Veena Sud Talks Seven Seconds and Why Now Is the Right Time to Tell This Story
Photo: Jojo Whilden/Netflix
The pilot episode of Seven Seconds, which premiered on Netflix last Friday, ends with the sight of bright red blood spattered against the stark white snow. It’s the blood of teenager Brenton Butler, hit by a car and abandoned on the side of the road. The haunting image is devastating.
For executive producer Veena Sud, it was imperative that the series, set in New Jersey, take place in winter, when snow covers the ground.
“That blood remains a testimony to what happened there and doesn’t go away,” she tells Paste.

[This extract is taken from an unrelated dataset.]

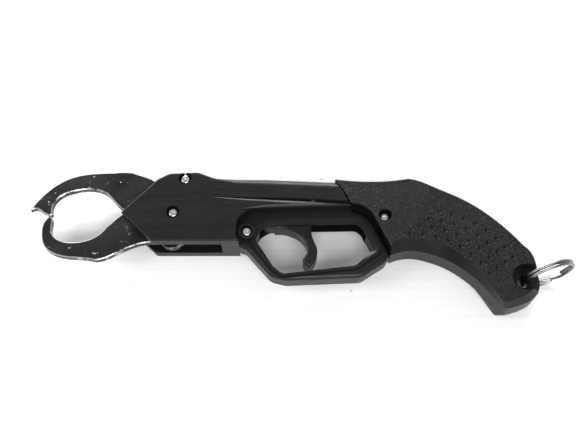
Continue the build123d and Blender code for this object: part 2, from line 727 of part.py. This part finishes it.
with BuildPart() as trigger:
    # carriage that runs in the channel
    with BuildSketch(Plane.XY.offset(MID - CARRIAGE_HALF)):
        add(closed([(43.0, -5.2), (66.2, -5.2), (66.2, 3.6), (48.0, 3.6), (48.0, -2.3),
                    (43.0, -2.3)], 0.5))
    extrude(amount=2 * CARRIAGE_HALF)
    # lug between the yoke's arms, with the post that holds the guide rod
    with BuildSketch(Plane.XY.offset(MID - ARM_IN + 0.05)):
        add(closed([(37.2, -3.0), (50.0, -3.0), (50.0, 3.6), (48.5, 5.0), (48.5, 12.9),
                    (43.6, 12.9), (43.6, 5.0), (37.2, 4.0)],
                   [1.0, 0.0, 0.0, 1.0, 1.0, 1.0, 2.0, 1.0]))
    extrude(amount=2 * ARM_IN - 0.1)
    add(finger_hook.part)
    with BuildSketch(Plane.XY.offset(0.0)):
        with Locations(*LINK_PINS):
            Circle(1.0)
    extrude(amount=THICKNESS, mode=Mode.SUBTRACT)
    with BuildSketch(Plane.YZ.offset(30.0)):
        with Locations((ROD_Y, MID)):
            Circle(ROD_R)
    extrude(amount=30.0, mode=Mode.SUBTRACT)
trigger.part.label = "trigger"
export_step(trigger.part, "parts/trigger.step")

with BuildPart() as guide_rod:
    with BuildSketch(Plane.YZ.offset(NUT_FROM - 0.6)):
        with Locations((ROD_Y, MID)):
            Circle(ROD_R)
    extrude(amount=45.5)
    chamfer(guide_rod.edges(), length=0.3)
guide_rod.part.label = "guide_rod"
export_step(guide_rod.part, "parts/guide_rod.step")

with BuildPart() as rod_nut:
    with BuildSketch(Plane.YZ.offset(NUT_FROM)):
        with Locations((ROD_Y, MID)):
            RegularPolygon(2.75, 6, major_radius=False, rotation=30)
            Circle(ROD_R, mode=Mode.SUBTRACT)
    extrude(amount=2.4)
rod_nut.part.label = "rod_nut"
export_step(rod_nut.part, "parts/rod_nut.step")


def rod_washer(start, length, outer, bore):
    """A ring on the guide rod's axis."""
    with BuildPart() as ring:
        with BuildSketch(Plane.YZ.offset(start)):
            with Locations((ROD_Y, MID)):
                Circle(outer)
                Circle(bore, mode=Mode.SUBTRACT)
        extrude(amount=length)
    return ring.part


with BuildPart() as spring_collar:
    add(rod_washer(SPRING_FROM - 0.8, 0.8, 2.9, ROD_R))
spring_collar.part.label = "spring_collar"
export_step(spring_collar.part, "parts/spring_collar.step")

with BuildPart() as spring_seat:
    add(rod_washer(SPRING_TO, BUSH_FROM - SPRING_TO, 3.0, ROD_R + 0.08))
spring_seat.part.label = "spring_seat"
export_step(spring_seat.part, "parts/spring_seat.step")

with BuildPart() as rod_bush:
    add(rod_washer(BUSH_FROM, BUSH_TO - BUSH_FROM, BUSH_R, ROD_R + 0.05))
rod_bush.part.label = "rod_bush"
export_step(rod_bush.part, "parts/rod_bush.step")

SPRING_TURNS = 9
with BuildPart() as return_spring:
    length = SPRING_TO - SPRING_FROM - 2 * SPRING_WIRE_R - 0.1
    start = SPRING_FROM + SPRING_WIRE_R + 0.05
    with BuildLine():
        coil = Helix(pitch=length / SPRING_TURNS, height=length, radius=SPRING_R,
                     center=(start, ROD_Y, MID), direction=(1, 0, 0))
    with BuildSketch(Plane(origin=coil @ 0, z_dir=coil % 0)):
        Circle(SPRING_WIRE_R)
    sweep(is_frenet=True)
return_spring.part.label = "return_spring"
export_step(return_spring.part, "parts/return_spring.step")

# ---------------------------------------------------------------- lanyard ring
with BuildPart() as split_ring:
    side = (sin(radians(RING_TILT)), -cos(radians(RING_TILT)), 0)
    centre = (LANYARD[0] + RING_R * cos(radians(RING_TILT)),
              LANYARD[1] + RING_R * sin(radians(RING_TILT)))
    for way in (-0.93, 0.93):
        origin = (centre[0] + way * RING_WIRE_R * side[0],
                  centre[1] + way * RING_WIRE_R * side[1],
                  RING_R + RING_WIRE_R)
        with Locations(Plane(origin=origin, z_dir=side)):
            Torus(RING_R, RING_WIRE_R)
split_ring.part.label = "split_ring"
export_step(split_ring.part, "parts/split_ring.step")
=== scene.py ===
"""Pistol-shaped lip grip: looks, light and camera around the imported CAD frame. Metres."""
import math

import bpy
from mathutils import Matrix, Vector


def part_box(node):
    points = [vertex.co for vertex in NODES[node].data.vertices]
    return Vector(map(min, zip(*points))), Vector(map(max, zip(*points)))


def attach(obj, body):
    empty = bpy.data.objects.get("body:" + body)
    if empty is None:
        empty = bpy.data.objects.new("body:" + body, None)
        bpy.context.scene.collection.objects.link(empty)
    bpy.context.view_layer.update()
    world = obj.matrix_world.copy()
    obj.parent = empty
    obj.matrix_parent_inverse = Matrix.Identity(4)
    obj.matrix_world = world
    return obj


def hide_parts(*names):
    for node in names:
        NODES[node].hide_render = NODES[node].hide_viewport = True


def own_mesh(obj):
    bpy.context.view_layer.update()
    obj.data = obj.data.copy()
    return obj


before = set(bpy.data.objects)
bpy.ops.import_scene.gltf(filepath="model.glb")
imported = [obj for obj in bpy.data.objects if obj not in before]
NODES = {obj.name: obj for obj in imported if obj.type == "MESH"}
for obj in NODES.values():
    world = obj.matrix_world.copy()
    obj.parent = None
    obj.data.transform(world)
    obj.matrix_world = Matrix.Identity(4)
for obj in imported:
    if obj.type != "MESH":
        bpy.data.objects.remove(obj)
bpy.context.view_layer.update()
MM = 0.001

# ---------------------------------------------------------------- driving values
# Split ring. Its plane is turned about Z by the same angle as the solid in the part.
RING_TILT = math.radians(18)
RING_WIRE = 0.78 * MM              # radius of the wire
RING_TURNS = 1.93
RING_START = math.radians(-40)     # where the wire's first end lies
RING_CROSSING = math.radians(46)   # the arc over which one turn crosses to the other
RING_SPACING = 1.02                # distance between the two turns, in wire diameters
RING_SQUARING = 0.03               # how far the wire's section is from round
RING_STEPS = 240

# Return spring
SPRING_WIRE = 0.42 * MM            # radius of the wire
SPRING_TURNS = 10.0
SPRING_CLOSED = 1.0                # closed turns at each end
SPRING_STEPS = 400

# Floor
FLOOR_HALF = 4.0
FLOOR_TOP = -0.1 * MM              # a little below the object, so that no faces coincide
PLANKS_PER_METRE = 210.0

# Camera: looks along +Y and down
CAMERA_TARGET = Vector((57.14, 0.16, 10.5)) * MM
CAMERA_ELEVATION = math.radians(67)
CAMERA_DISTANCE = 430 * MM
CAMERA_LENS = 54.4                 # focal length and sensor width, in millimetres
CAMERA_SENSOR = 36.0
CAMERA_NEAR = 0.01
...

She also wanted to make sure the series addressed how long bodies are often left out after a tragedy has occurred. “A child could lay out there in full view of neighbors, family, mothers. It felt like that part of the story is what I really wanted to focus on. How can that happen and what message does that send to the community, to this country, about whose lives and whose bodies matter?”
In the spring of 2015, having recently wrapped her series The Killing—which ran for three seasons on AMC before moving to Netflix for its fourth and final season—Sud would turn on the television and see yet another story of a black man or child being shot by the police.
“Very quickly,” she says, “I realized this is a story I wanted to tell and I wanted to tell it in a very honest and unflinching way.”
In the ten-episode series, white narcotics officer Pete Jablonski (Beau Knapp) kills black teenager Brenton Butler not with a gun but by hitting with him with his car. Rushing to the hospital to see his pregnant wife, Pete, who is looking at his phone, doesn’t see Brenton on his bike. When Pete’s fellow officers arrive, his sergeant, Michael DiAngelo (David Lyons), convinces/orders him to flee the scene. An elaborate cover-up ensues; assistant prosecutor KJ Harper (Clare-Hope Ashitey) immediately senses that something isn’t right, while Brenton’s devastated parents (Regina King and Russell Hornsby) search for answers.
But why shy away from the reality of police killing black men and children with guns? Why make it a car accident?
“It was more of being interested in exploring the human story behind all those news headlines and doing a deep dive into all the players involved in these killings,” she says. Focusing on the characters and reserving judgment on them prevents the story from becoming a “political speech” Sud explains.
“It was our mission as writers from the very beginning to not judge, to simply listen, to write human truths to inhabit the skins of every single character and walk in their shoes,” she says. “There are enough headlines that tell very broad sweeping stories. We wanted to do deep dives into, how does a family deal with this? How does a man who thinks of himself as a good man and worked his entire life to be moral deal with this? How does a woman like KJ Harper who has given up on life get her soul back over the course of this story?”